The five Māori electorate MPs soon became known as the "Tight Five," named after the five rugby forwards who do most of the pushing in a scrum. Largely because of their huge electoral upset, they gained a very high profile in both New Zealand First and nationwide. However, they along with many other New Zealand First MPs attracted some controversy for their behavior. Morgan, in particular, faced criticism for reportedly misappropriating funds from a television network where he worked before entering Parliament.

== Disbandment ==
In December 1997, National's Jim Bolger was ousted as Prime Minister in a party room coup by Jenny Shipley. Tensions rapidly developed between the coalition partners and within New Zealand First itself. In 1998, Henare staged an unsuccessful party room coup of his own against Peters. Soon afterwards, Shipley sacked Peters from Cabinet. Peters immediately pulled New Zealand First out of the coalition, but eight New Zealand First MPs left the party instead and continued to support the National Government as independent MPs. Among these MPs were all of the Tight Five except Wyllie.

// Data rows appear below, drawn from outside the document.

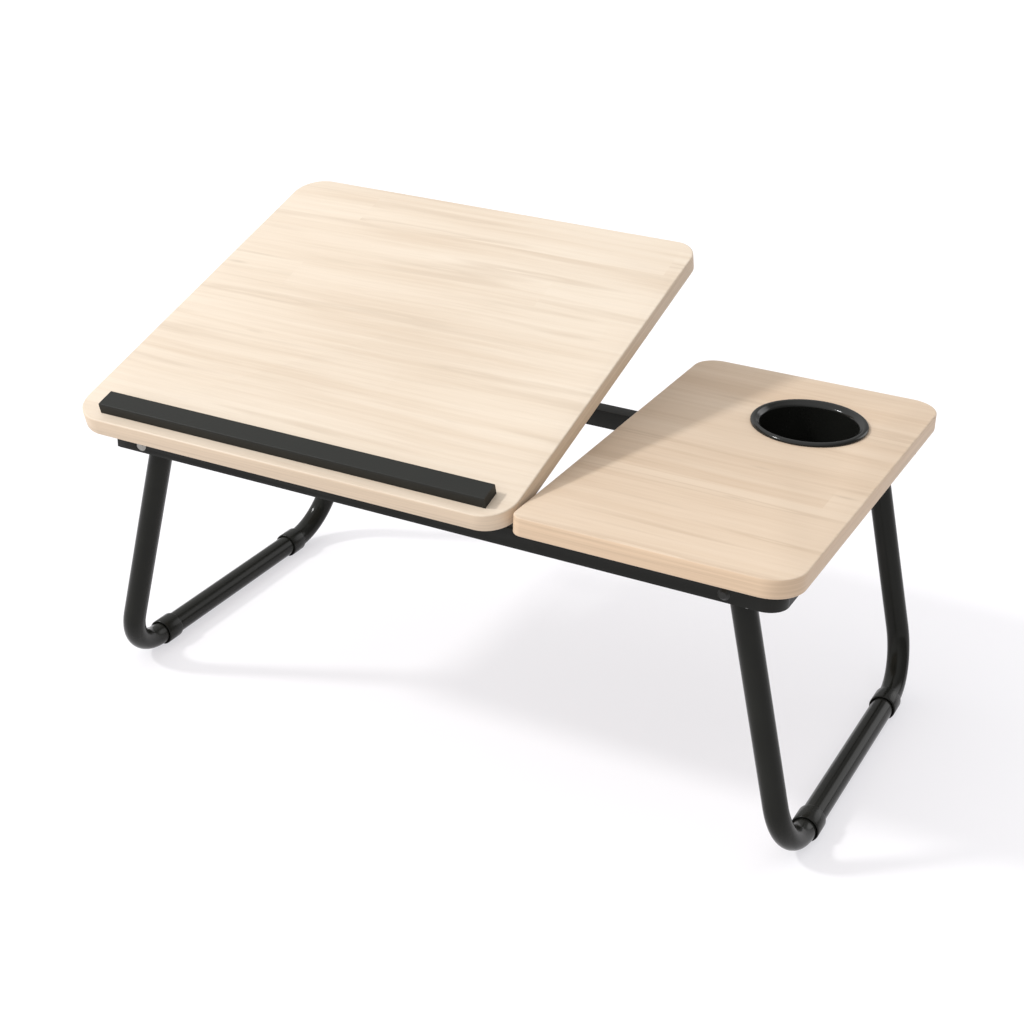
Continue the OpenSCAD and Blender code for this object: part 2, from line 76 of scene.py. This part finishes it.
# piece edges rounded over, in mm
BOARD_EASE, SHORTEST_BOARD_EDGE = 1.3, 1.2
EASED = {
    "front_rail": 0.9, "right_rail": 0.9, "left_rail": 0.9, "rear_rail": 0.9, "mid_strap": 0.5,
    "left_pivot_bracket": 0.4, "right_pivot_bracket": 0.4, "right_stop_tab": 0.4,
    "rail_caps": 0.5, "left_rack": 0.5, "right_rack": 0.5,
    "left_stand_clip": 0.4, "right_stand_clip": 0.4,
    "left_front_foot": 1.5, "left_rear_foot": 1.5, "right_front_foot": 1.5, "right_rear_foot": 1.5,
}
WELD = 2e-6
FLAT_ANGLE, ARRIS_ANGLE = math.radians(0.3), math.radians(40)

# the cup holder, in mm: radii, and heights above the board's top
CUP_BORE_R, CUP_WALL_R, CUP_FLOOR, CUP_UNDERSIDE = 39.0, 41.0, -40.0, -42.0
CUP_RIM_HEIGHT = 3
CUP_SIDES = 160

FLOOR_HALF = 40.0
FLOOR_GLOW = 0.60
WORLD_STRENGTH = 1.18
SOFT_SOURCE = (-0.50, -0.38, 0.78)
SMALL_LIGHT, SMALL_LIGHT_STRENGTH = (0.47, 0.81, 0.35), 1.6
KEY_TOWARDS, KEY_STRENGTH, KEY_SOFTNESS = (0.95, 0.55, -1.0), 1.95, 7

CAMERA_AZIMUTH, CAMERA_ELEVATION, CAMERA_ROLL = 26.506, 25.678, 1.779
CAMERA_AIM, AIM_RIGHT, AIM_UP = Vector((0, -0.0306, 0.160)), 0.0144, 0.0170
CAMERA_DISTANCE, CAMERA_LENS = 1.4782, 63.924


# ---------------------------------------------------------------- node helpers

def put(tree, kind, inputs=None, **attrs):
    """Adds a shader node; an input given as a socket is linked, any other is a value."""
    n = tree.nodes.new("ShaderNode" + kind)
    for key, value in attrs.items():
        setattr(n, key, value)
    for key, value in (inputs or {}).items():
        if isinstance(value, bpy.types.NodeSocket):
            tree.links.new(value, n.inputs[key])
        else:
            n.inputs[key].default_value = value
    return n


def sums(tree, op, a, b=0.0, c=0.0):
    return put(tree, "Math", {0: a, 1: b, 2: c}, operation=op).outputs[0]


def combine(tree, x, y, z=0.0):
    return put(tree, "CombineXYZ", {0: x, 1: y, 2: z}).outputs[0]


def separate(tree, vector):
    return put(tree, "SeparateXYZ", {0: vector}).outputs


def blend(tree, factor, a, b, mode="MIX"):
    n = put(tree, "Mix", {0: factor, 6: a, 7: b}, data_type="RGBA", blend_type=mode)
    return n.outputs[2]


def ramp(tree, factor, stops):
    n = put(tree, "ValToRGB", {0: factor})
    bar = n.color_ramp.elements
    while len(bar) < len(stops):
        bar.new(0.5)
    for element, (place, colour) in zip(bar, stops):
        element.position = place
        element.color = (*colour, 1)
    return n.outputs[0]


def rescale(tree, value, low, high, new_low, new_high):
    return put(tree, "MapRange", {0: value, 1: low, 2: high, 3: new_low, 4: new_high}).outputs[0]


def grey(v):
    return (v, v, v)


def times(colour, factor):
    """A colour made darker or lighter by a number, or tinted by another colour."""
    factors = factor if isinstance(factor, tuple) else grey(factor)
    return tuple(c * f for c, f in zip(colour, factors))


def noise(tree, vector, detail=2.0, roughness=0.5, scale=1.0):
    return put(tree, "TexNoise", {
        "Vector": vector, "Scale": scale, "Detail": detail, "Roughness": roughness}).outputs[0]


def new_material(name, **sockets):
    mat = bpy.data.materials.new(name)
    mat.use_nodes = True
    tree = mat.node_tree
    shader = tree.nodes["Principled BSDF"]
    for key, value in sockets.items():
        shader.inputs[key.replace("_", " ")].default_value = value
    return mat, tree, shader


def bump(tree, shader, height, strength, distance):
    n = put(tree, "Bump", {"Height": height, "Strength": strength, "Distance": distance})
    tree.links.new(n.outputs[0], shader.inputs["Normal"])


# ---------------------------------------------------------------- materials

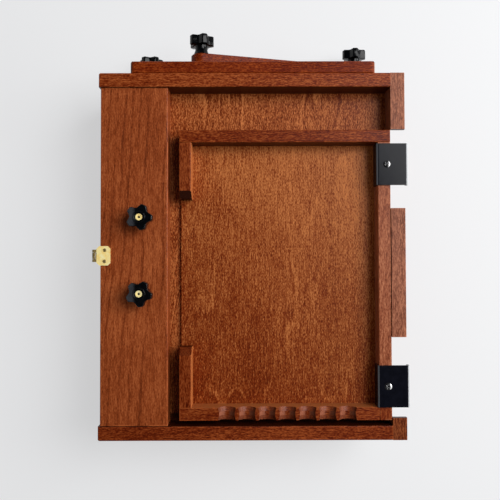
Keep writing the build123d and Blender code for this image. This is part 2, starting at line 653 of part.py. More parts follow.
def catch_leaf():
    """Leaf that hangs from the pin, with an open fork that drops over the stud."""
    pin_y, pin_z = CATCH_PIN
    half = CATCH_TAB_HALF / 2
    sheet_y = (pin_y, pin_y + CATCH_SHEET)
    strap_z = (CATCH_LEAF_BOTTOM_Z, pin_z - CATCH_CURL_R - CATCH_STRAP_DROP)
    strap = block((-CATCH_TAB_HALF, CATCH_TAB_HALF), sheet_y, strap_z)
    strap = fillet(strap.edges().filter_by(Axis.Y), CATCH_STRAP_ROUND)
    leaf = strap + rod_x(CATCH_CURL_R, (-half, half), pin_y, pin_z)
    leaf += block((-half, half), sheet_y, (strap_z[1] - 1, pin_z))
    mouth = STRIKE_R + FORK_GAP
    through_y = (sheet_y[0] - 1, sheet_y[1] + 1)
    leaf -= block((-mouth, mouth), through_y, (0, STRIKE_Z))
    leaf -= rod_y(mouth, through_y, 0, STRIKE_Z)
    return leaf - rod_x(CATCH_PIN_R + RUNNING, (-CATCH_HALF, CATCH_HALF), pin_y, pin_z)


def catch():
    pin_y, pin_z = CATCH_PIN
    stud = rod_y(STRIKE_R, (pin_y - STRIKE_REACH, FRONT_Y + STRIKE_DEPTH), 0, STRIKE_Z)
    stud = chamfer(stud.edges().sort_by(Axis.Y)[0], STRIKE_EDGE)
    plate_top = PLANK_TOP_Z + CATCH_SHEET
    screws = []
    for x, y in CATCH_SCREWS:
        head = rod_z(CATCH_SCREW_HEAD_R, (plate_top, plate_top + CATCH_SCREW_HEAD), x, y)
        screws.append(head + rod_z(CATCH_SCREW_R, (PLANK_TOP_Z - CATCH_SCREW_LENGTH, plate_top), x, y))
    return {
        "catch_plate": catch_plate(),
        "catch_pin": rod_x(CATCH_PIN_R, (-CATCH_TAB_HALF, CATCH_TAB_HALF), pin_y, pin_z),
        "catch_leaf": catch_leaf(),
        "catch_stud": stud,
        "catch_screws": Compound(screws),
    }


# ---- lift-off tray --------------------------------------------------------
def brush_hollow():
    """Cutter for one hollow, along X and wider towards the rail's two faces."""
    half_chord = SCALLOP_CHORD / 2
    throat_r = (half_chord**2 + SCALLOP_DEPTH**2) / (2 * SCALLOP_DEPTH)
    half = TRAY_RAIL / 2 + 1
    flank = throat_r + SCALLOP_FLARE
    side = [(0, -half), (flank, -half), (throat_r, -SCALLOP_THROAT / 2), (throat_r, SCALLOP_THROAT / 2)]
    side += [(flank, half), (0, half)]
    cutter = turned(side)
    middle_x = TRAY_X[1] - TRAY_RAIL / 2
    return Pos(middle_x, 0, TRAY_TOP_Z + throat_r - SCALLOP_DEPTH) * Rot(0, 90, 0) * cutter


def brush_rail():
    """The tray's right rail, with seven round hollows for brush handles."""
    y_span = (TRAY_Y[0], TRAY_Y[1] - TRAY_RAIL)
    rail = block((TRAY_X[1] - TRAY_RAIL, TRAY_X[1]), y_span, (TRAY_FLOOR_Z[1], TRAY_TOP_Z))
    inner = rail.edges().filter_by(Axis.Y).group_by(Axis.Z)[-1].sort_by(Axis.X)[0]
    rail = chamfer(inner, EDGE * 0.8)
    hollow = brush_hollow()
    for index in range(SCALLOPS):
        rail -= Pos(0, SCALLOP_FIRST_Y + index * SCALLOP_PITCH, 0) * hollow
    return rail


def front_stub(x_span, free_end):
    """A short front rail of the tray, bevelled at its free end."""
    y_span = (TRAY_Y[0], TRAY_Y[0] + STUB_WIDTH)
    rail = block(x_span, y_span, (TRAY_FLOOR_Z[1], TRAY_TOP_Z))
    end = rail.edges().filter_by(Axis.Y).group_by(Axis.Z)[-1].sort_by(Axis.X)[free_end]
    rail = chamfer(end, STUB_BEVEL)
    inner = rail.edges().filter_by(Axis.X).group_by(Axis.Z)[-1].sort_by(Axis.Y)[-1]
    return fillet(inner, EDGE * 1.5)


def tray_hook(x_span):
    """A folded steel strap over the tray's back rail, with its outer end turned down."""
    under = TRAY_TOP_Z
    top = under + HOOK_STEEL
    inner_y = (HOOK_Y[0], HOOK_Y[0] + HOOK_STEEL)
    outer_y = (HOOK_Y[1] - HOOK_STEEL, HOOK_Y[1])
    hook = block(x_span, HOOK_Y, (under, top))
    hook += block(x_span, inner_y, (under - HOOK_INNER_DROP, top))
    hook += block(x_span, outer_y, (under - HOOK_OUTER_DROP, top))
    bends = hook.edges().filter_by(Axis.X)
    hook = fillet(bends.group_by(Axis.Z)[-1], HOOK_STEEL + HOOK_BEND)
    return hook - rod_z(HOOK_SCREW_R + FIXED, (under - 1, top + 1), sum(x_span) / 2, HOOK_SCREW_Y)


def hook_screw(x):
    top = TRAY_TOP_Z + HOOK_STEEL
    shank = rod_z(HOOK_SCREW_R, (TRAY_TOP_Z - HOOK_SCREW_LENGTH, top), x, HOOK_SCREW_Y)
    head = rod_z(HOOK_SCREW_HEAD_R, (top, top + HOOK_SCREW_HEAD), x, HOOK_SCREW_Y)
    return shank + chamfer(head.edges().sort_by(Axis.Z)[-1], HOOK_SCREW_EDGE)


def tray():
    floor = block(TRAY_X, TRAY_Y, TRAY_FLOOR_Z)
    rail_z = (TRAY_FLOOR_Z[1], TRAY_TOP_Z)
    left = block((TRAY_X[0], TRAY_X[0] + TRAY_RAIL), TRAY_Y, rail_z)
    back = block((TRAY_X[0] + TRAY_RAIL, TRAY_X[1]), (TRAY_Y[1] - TRAY_RAIL, TRAY_Y[1]), rail_z)
    left = fillet(left.edges().filter_by(Axis.Y).group_by(Axis.Z)[-1], EDGE)
    back = fillet(back.edges().filter_by(Axis.X).group_by(Axis.Z)[-1], EDGE * 0.8)
    hooks = {}
    screws = []
    for side, x_span in zip(("left", "right"), HOOKS_X):
        hooks[f"tray_hook_{side}"] = tray_hook(x_span)
        x = sum(x_span) / 2
        hole_z = (TRAY_TOP_Z - HOOK_SCREW_LENGTH - 1, TRAY_TOP_Z + 1)
        back -= rod_z(HOOK_SCREW_R + FIXED, hole_z, x, HOOK_SCREW_Y)
        screws.append(hook_screw(x))
    return {
        "tray_floor": floor,
        "tray_left_rail": left,
        "tray_back_rail": back,
        "tray_brush_rail": brush_rail(),
        "tray_front_stub_left": front_stub(FRONT_STUBS_X[0], -1),
        "tray_front_stub_right": front_stub(FRONT_STUBS_X[1], 0),
        "tray_hook_screws": Compound(screws),
        **hooks,
    }


SECTIONS = [
    base_box,
    tripod_mount,
    paint_store,
    palette,
    side_rails,
    back_lips,
    lid_box,
    canvas_ledge,
    masts,
    hinges,
    side_stay,
    mast_knobs,
    stay_knobs,
    catch,
    tray,
]

os.makedirs("parts", exist_ok=True)
for section in SECTIONS:
    for node, shape in section().items():
        export_step(shape, f"parts/{node}.step")
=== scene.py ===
import bmesh
import bpy
import json
from collections import namedtuple
from math import pi, radians
from mathutils import Matrix, Vector


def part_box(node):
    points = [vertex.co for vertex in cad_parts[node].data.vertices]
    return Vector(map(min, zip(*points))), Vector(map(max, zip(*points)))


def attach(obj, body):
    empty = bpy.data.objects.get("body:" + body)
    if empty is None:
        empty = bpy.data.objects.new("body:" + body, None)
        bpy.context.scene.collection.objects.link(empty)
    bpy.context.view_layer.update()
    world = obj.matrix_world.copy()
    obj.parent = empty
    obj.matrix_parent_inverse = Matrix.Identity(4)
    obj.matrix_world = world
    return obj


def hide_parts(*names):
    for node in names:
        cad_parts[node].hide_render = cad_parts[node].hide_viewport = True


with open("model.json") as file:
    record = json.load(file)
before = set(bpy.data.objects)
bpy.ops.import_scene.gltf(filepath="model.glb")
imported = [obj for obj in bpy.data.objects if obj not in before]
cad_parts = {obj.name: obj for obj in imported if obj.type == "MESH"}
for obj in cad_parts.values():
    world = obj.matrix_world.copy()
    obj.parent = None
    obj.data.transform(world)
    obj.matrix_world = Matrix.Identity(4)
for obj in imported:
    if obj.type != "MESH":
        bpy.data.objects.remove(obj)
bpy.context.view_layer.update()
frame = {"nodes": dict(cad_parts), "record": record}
nodes = frame["nodes"]
bodies = frame["record"]["behaviour"]["bodies"]
carriers = {name: body for body, names in bodies.items() for name in names}

# Sizes and places are in metres.
MM = 0.001
X, Y, Z = 0, 1, 2

# Photograph: looking straight down on the closed lid, with the painter's left at
# the top of the picture and the hinge side at the right.
FRAME_PIXELS = 500.0
FOCUS_PIXELS = 619.03
SENSOR = 36.0
CAMERA_PLACE = (0.00996, -0.00528, 0.74921)
PICTURE_RIGHT = (0.002604, 0.999987, 0.004459)
PICTURE_BACK = (0.024079, -0.004520, 0.999700)

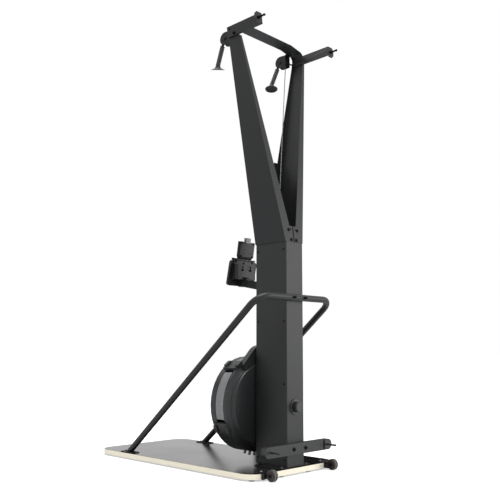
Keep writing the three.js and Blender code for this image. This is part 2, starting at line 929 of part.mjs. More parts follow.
// A grip whose foot is tilted, and then turned about the grip.
function handleBody(footTilt, footTurn) {
  const grip = turned(gripProfile, roundSides, Z);
  const foot = spun(turned(footFlareProfile, roundSides, Z), X, radians(footTilt));
  return joined(grip, spun(moved(foot, 0, 0, gripEnd), Z, radians(footTurn)));
}
const cordLead = bar(cordRadius, handleZ + leadGap, pulleyZ - seat, cordSides, Z);
function addHandle(side, sign, lean, tilt, body) {
  const handle = add("handle_" + side, body, plastic);
  handle.position.set(sign * pulleyX, handleY, handleZ);
  handle.rotation.set(radians(-tilt), radians(-lean), 0);
  add("cord_lead_" + side, moved(cordLead, sign * pulleyX, handleY, 0), greyCord);
}
const rightHandle = handleBody(handleRightFootTilt, handleRightFootTurn);
const leftHandle = handleBody(handleLeftFootTilt, handleLeftFootTurn);
addHandle("right", 1, handleRightLean, handleRightTilt, rightHandle);
addHandle("left", -1, handleLeftLean, handleLeftTilt, leftHandle);

// Drive cords: over the top pulley, down between the arms and into the column to their drums

const drumPathRadius = drumRadius + seat + cordRadius;
function cordRoute(sign, drumY) {
  const points = [];
  for (let step = 0; step <= cordWrapSteps; step += 1) {
    const angle = Math.PI - (Math.PI * step) / cordWrapSteps;
    points.push(
      new THREE.Vector3(
        sign * pulleyX,
        -pulleyAxleY + cordPathRadius * Math.cos(angle),
        pulleyZ + cordPathRadius * Math.sin(angle),
      ),
    );
  }
  points.push(new THREE.Vector3(sign * cordHoleX, -cordHoleY, capZ));
  points.push(new THREE.Vector3(drumPathRadius, drumY, fanAxisHeight));
  return points;
}
const drumLeftY = -drumLeftFront + drumLength / 2;
const drumRightY = -drumRightFront + drumLength / 2;
add("drive_cord_left", tube(cordRoute(-1, drumLeftY), cordRadius, cordSides), greyCord);
add("drive_cord_right", tube(cordRoute(1, drumRightY), cordRadius, cordSides), greyCord);

// Fan housing: front cover with an intake grille, vented band, and rear shell with its hood

const fan = new THREE.Group();
fan.position.set(0, 0, fanAxisHeight);
machine.add(fan);

const fanInner = fanRadius - fanSheet;
const fanShoulderRadius = fanRadius - fanShoulderIn;
const fanDiscRadius = fanRadius - fanDiscIn;
const fanDishRadius = fanRadius - fanDishIn;
const intakeOuter = fanRadius - intakeIn;
const hoodRise = fanRadius + hoodOver;
const wheelRimRadius = fanRadius - wheelRimGap;
const dishY = -fanFront + fanDish;
const coverProfile = [
  [0, dishY],
  [fanHubRadius, dishY],
  [fanDishRadius, dishY],
  [fanDishRadius + fanDish, -fanFront],
  [fanRadius - fanRimRound, -fanFront],
  [fanRadius - fanRimFacet, -fanFront + fanRimFacet],
  [fanRadius, -fanFront + fanRimRound],
  [fanRadius, -fanFrontEdge],
  [fanInner, -fanFrontEdge],
  [fanInner, -fanFront + fanRimRound],
  [fanInner - fanRimRound, -fanFront + fanSheet],
  [fanDishRadius + fanDish, -fanFront + fanSheet],
  [fanDishRadius, dishY + fanSheet],
  [0, dishY + fanSheet],
];

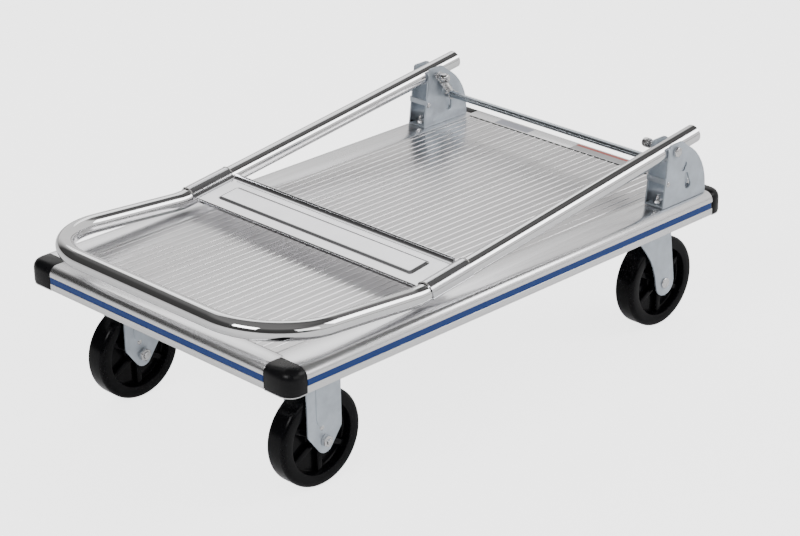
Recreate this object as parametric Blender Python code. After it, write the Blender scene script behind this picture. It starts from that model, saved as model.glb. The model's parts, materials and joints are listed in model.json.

Henare, Waitai and Morgan eventually founded a new party, Mauri Pacific, led by Henare. Delamere remained an independent prior to the 1999 election, when he joined Te Tawharau, a small Māori party allied with the Mana Māori Movement.

In the 1999 election, all of the Tight Five were defeated, with only Delamere managing to even finish second. Henare is the only one who returned to parliament, joining the National Party and serving as a list MP from 2005 to 2014. Waitai and Delamere have also rejoined the National Party since leaving Parliament. Waitai was elected to the Wanganui District Council in 2007. Morgan became Māori co-chair for the Hauraki-Waikato electorate in 2015. In July 2016, he was elected president of the Māori Party. In December 2017, he resigned after the 2017 general election.

== Other uses of the term ==
In 2020, five Labour Māori MPs were awarded ministerial positions inside Cabinet, and journalist Joel Maxwell referred to them as "Tight Five Two" and as a "Labour Tight Five".